Let take my stats for 4 player game, x3: on every second every player produce: 30 mk_commands + 3 random checks +1 fps + 1 pong = 35 packets 4 players = 140 pps. We sent them to 3 other players, than all together pps (including sent and received packets) 1404 = 560pps + few other packes (pinginfo ~0.5pps per player = 2 pps) ~563pps.
On stats it was 576pps - very close.
But then for 8+2 game (lets say it was x2 game), that I measured before - it should be about 2500, when it was 850 actually. upd 850 was measured on client, while 576 - on server
Do we need to take TCP ack's into account?
IIRC we send some packets on p2p basis, but some packets get sent to server and then there get broadcasted to all players. So we can not just do 35 * 4.
Why I'm focusing on this - we need to be sure that theory matches facts, so we know the theory is correct (and there's no some bugs that cause ppm increase)
@Kromster80
IIRC we send some packets on p2p basis, but some packets get sent to server and then there get broadcasted to all players. So we can not just do 35 * 4.
No, every packet is dispached by server. We can say p2p only in logical way, but technically all packets are going throught server.
@lewinjh
I doubt changing a single integer to a byte is going to make any noticeable difference.
Actually it makes noticeable difference. I've just tested it and there was ~1kb/s difference (27kb/s -> 26 kb/s).
before: average = 2071285b/74.224s = 27905 b/s
after (type of only 1 variable changed from Integer to Byte): average = 1942540b / 72.283s = 26874 b/s
And its easy to understand - this variable ( TCommandsPack.fCount ) is almost in every packet. Before it was 4 bytes, after its 1. We can calc difference as 350pps*3(b per packet) = 1050b/s.
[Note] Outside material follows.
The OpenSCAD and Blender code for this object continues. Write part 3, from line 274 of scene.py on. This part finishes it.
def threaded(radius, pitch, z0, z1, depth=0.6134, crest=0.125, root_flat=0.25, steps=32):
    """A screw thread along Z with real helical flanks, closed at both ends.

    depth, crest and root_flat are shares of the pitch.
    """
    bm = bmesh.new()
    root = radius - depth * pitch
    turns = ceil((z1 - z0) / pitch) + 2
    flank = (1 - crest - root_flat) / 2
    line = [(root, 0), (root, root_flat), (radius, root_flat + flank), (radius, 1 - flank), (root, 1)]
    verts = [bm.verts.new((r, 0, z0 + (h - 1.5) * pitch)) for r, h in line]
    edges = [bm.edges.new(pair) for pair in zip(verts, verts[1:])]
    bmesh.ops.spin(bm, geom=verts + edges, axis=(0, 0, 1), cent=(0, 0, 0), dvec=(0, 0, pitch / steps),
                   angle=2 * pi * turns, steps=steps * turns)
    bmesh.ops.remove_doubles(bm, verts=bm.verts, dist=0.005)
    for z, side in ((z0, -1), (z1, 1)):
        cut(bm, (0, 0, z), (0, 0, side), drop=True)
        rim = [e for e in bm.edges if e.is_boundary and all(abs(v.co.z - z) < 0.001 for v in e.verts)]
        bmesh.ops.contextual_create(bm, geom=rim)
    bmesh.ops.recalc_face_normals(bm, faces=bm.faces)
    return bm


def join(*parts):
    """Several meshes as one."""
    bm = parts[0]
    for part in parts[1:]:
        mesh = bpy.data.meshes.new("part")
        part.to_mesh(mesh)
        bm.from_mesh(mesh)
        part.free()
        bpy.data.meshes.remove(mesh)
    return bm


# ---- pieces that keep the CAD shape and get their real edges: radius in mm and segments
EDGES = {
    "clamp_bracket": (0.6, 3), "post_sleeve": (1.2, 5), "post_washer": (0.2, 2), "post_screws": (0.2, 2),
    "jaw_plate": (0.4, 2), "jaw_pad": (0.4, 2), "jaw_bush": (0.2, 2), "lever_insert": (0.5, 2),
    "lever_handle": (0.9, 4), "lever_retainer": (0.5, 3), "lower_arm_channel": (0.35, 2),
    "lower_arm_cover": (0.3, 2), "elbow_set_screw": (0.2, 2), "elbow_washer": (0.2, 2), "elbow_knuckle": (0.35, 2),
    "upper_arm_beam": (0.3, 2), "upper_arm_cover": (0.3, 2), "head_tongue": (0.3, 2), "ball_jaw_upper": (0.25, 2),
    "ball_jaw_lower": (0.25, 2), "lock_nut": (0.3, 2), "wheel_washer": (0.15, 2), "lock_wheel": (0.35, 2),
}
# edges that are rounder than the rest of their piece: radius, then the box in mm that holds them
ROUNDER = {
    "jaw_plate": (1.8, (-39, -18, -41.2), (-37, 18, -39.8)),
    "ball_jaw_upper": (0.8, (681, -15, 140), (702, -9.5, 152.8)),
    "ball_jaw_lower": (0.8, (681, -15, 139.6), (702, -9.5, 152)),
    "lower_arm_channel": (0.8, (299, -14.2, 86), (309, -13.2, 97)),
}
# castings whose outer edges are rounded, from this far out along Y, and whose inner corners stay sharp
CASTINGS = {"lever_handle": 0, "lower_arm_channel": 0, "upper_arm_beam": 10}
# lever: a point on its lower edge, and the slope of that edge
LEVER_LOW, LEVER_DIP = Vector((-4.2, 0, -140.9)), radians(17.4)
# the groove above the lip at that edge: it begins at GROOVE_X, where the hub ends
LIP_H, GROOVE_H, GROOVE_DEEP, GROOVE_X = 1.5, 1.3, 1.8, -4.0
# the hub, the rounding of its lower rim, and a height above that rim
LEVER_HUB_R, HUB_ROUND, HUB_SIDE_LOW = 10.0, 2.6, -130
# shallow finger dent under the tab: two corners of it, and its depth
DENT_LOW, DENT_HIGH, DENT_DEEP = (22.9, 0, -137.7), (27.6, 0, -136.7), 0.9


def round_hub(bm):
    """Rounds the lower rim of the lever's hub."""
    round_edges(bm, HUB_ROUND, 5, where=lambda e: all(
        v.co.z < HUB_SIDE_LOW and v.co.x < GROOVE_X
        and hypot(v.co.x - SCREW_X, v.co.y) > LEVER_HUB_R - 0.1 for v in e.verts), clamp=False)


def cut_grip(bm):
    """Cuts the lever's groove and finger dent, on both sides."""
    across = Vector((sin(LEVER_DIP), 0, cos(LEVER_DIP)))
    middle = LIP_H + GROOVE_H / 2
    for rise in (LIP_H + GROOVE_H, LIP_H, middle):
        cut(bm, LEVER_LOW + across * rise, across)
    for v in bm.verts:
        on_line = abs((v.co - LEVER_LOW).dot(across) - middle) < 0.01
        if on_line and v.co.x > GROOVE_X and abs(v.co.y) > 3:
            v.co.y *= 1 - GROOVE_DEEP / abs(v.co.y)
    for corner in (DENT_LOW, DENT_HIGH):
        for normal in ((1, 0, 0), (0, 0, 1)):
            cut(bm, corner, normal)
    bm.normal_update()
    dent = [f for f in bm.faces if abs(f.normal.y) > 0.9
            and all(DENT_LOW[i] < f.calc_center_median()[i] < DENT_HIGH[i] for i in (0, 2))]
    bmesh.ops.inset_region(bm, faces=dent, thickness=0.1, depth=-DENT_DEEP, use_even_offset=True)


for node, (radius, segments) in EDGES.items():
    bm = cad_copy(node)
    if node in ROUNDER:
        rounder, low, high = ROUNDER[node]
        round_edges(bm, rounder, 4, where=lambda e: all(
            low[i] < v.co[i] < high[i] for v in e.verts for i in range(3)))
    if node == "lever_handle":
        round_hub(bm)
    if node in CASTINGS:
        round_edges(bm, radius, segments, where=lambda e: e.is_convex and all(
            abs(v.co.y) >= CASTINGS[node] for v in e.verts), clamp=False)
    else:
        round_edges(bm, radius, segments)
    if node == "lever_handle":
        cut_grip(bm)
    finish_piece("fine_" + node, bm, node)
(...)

I doubt we can get 256 commands for 0.1 second so changing fCount to Byte should not make any problems.
mk_FPS could be sent only to the server, recorded by the server, and then sent in the existing mk_PingInfo packet. It's inefficient have the clients broadcast their FPS to all other clients. For extra efficiency you could bundle the FPS measurement inside the mk_Pong command and remove mk_FPS.
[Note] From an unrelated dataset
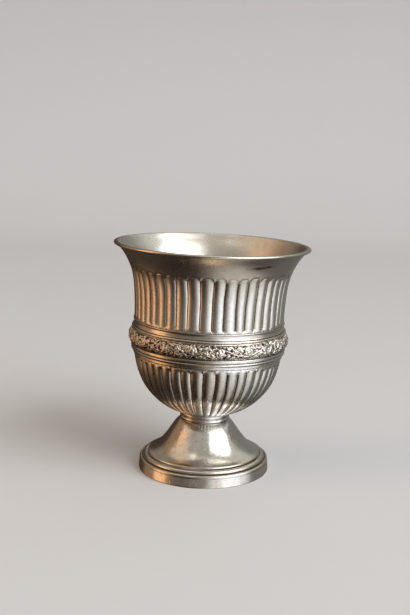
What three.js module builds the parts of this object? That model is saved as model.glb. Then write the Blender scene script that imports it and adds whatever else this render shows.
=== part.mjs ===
// Footed silver vase of campana form: flared lip, wall of convex upright lobes, floral cushion band with plain
// mouldings, lobed round bowl, two-reed neck collar, trumpet foot, step moulding and a skirted base rim.
// Millimetres, +Z up. The vase stands on z = 0. Azimuth 0 faces -Y and grows towards +X.
import * as THREE from 'three';

// ---- driving dimensions ----
const RIM_RADIUS = 49.0;          // outside of the lip wire
const RIM_Z = 115.9;              // top of the lip, measured up the leaning axis
const SHEET = 0.95;               // thickness of the raised shells, measured across the wall
const SEAM = 0.3;                 // solder seam left between neighbouring pieces
const WALL_R = 36.7;              // plain edges of both shells behind the bands
const BAND_INNER_R = WALL_R + SEAM;
const BUTT_Z = 69.65;             // where the two shells meet, behind the ornament
const UPPER_LOBES = 44;
const LOWER_LOBES = 42;
const LOBE_DEPTH = 0.0224;        // groove depth as a share of the radius
const LEAN_DEG = 1.26;            // the old neck is bent: the bowl leans towards +X over its level foot
const BEND_FROM_Z = 14;           // the bend starts here in the foot
const BEND_TO_Z = 26;             // and is complete at the neck
const RING_SEGMENTS = 48;         // sides of the turned rings
const NECK_SEGMENTS = 36;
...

I tried both options, that you suggested. First one is good, I haven't notice any difference with what we have now. But if we will update FPS via mk_Pong command, then sometimes delay between actual fps and its value may become couple of seconds. With mk_pong we can get ~1s old FPS, then it will be return with pinginfo up to another ~1s, 2s together. Also we are not going to get much out of this improvement, so I think its better to use 1st option you suggested.
upd I tried to reduce header of our package: it consists of 3 4-byte values: sender ID, recipient ID and message length. I reduced length to Word, as we have our own restriction to 20kb for packets size. Also its possible to reduce Client IDs from Integer to SmallInt - its still a lot.
average: ~25628b/s
upd 2 I introduced new type TKMNetHandleIndex = SmallInt for server indexes (sender/recipient) and replaced everywhere with it. That was a lot of replaces. But it saves 4 bytes in header of absolutely every packet. average: ~24279b/s
Altogether from 39kb/s to 24kb/s - about 40% less traffic!
Yesterday we have done testing on real enviroment with 11 different players. I tested with server packets accumulation delay from 5 to 50 ms. Players did not notice any difference in gameplay for different delays. Ping was about ~60-120ms.
Here are the results, x3 game speed, measured on dedicated server. All tests were about 30sec, because values does not change much on a longer period of time.
Delay, ms | PPS | KB/s |
---|---|---|
5 | 1575 | 127 |
10 | 1572 | 126 |
15 | 1561 | 125 |
20 | 1053 | 98 |
30 | 1045 | 97 |
40 | 847 | 85 |
50 | 766 | 81 |
Here it looks like 20ms is the best option.
Also I was thinking if we can set this parameter, depending of lobby - for fewer number of players/game speed we can set delay to 5ms or just do not use it at all, and when more players want to play - we can set it up to 20-30ms. 40 to 50ms still could be noticable for players IMO.
Not sure why 5-15ms have close numbers, same as for 20-30ms. May be 5-15 ms is not enought to catch significant amount of packets from different players, so its almost peer-server-peer for everybody (same as for r6720).
Unfortunally I forget to test r6720 with let's say 10 players. But probably will do it in future. But even here we can see huge difference between 5 and 50 ms. Or even 5 and 20. More important the scalability is much better in that topology.
Currently max number of players+spectators is 10. When we tried to add more spectators/players it was unplayable because of lags/all time disconnections etc.
Probable network problems: 1) Spectators are also generating traffic for all players, so adding 1 spectator means it will send gic commands every tick to every player even if he just spectating and can not do anything on the map. AFAIK these empty commands packets needs to understand if spectator was disconnected or not.
If it is true, then we need to remake this mechanism, so server itself could determine who is disconnected by some other special packets (only transfered to server, not to all players), then notify players if someone disconnected. Or may be by some other mechanism (@lewinjh @Kromster80 your suggestions ?) And do not send mk_Command to all players then.
So adding 1 spectator will increase number of packets linearly: +1 spec = +N commands packets to him, +2 spec = +2N packet to specs etc etc.
2) Server just transfer commands, but could do some optimizations.
For example server can accumulate packets for every 100ms from all source-players and then transfer them to destination-player.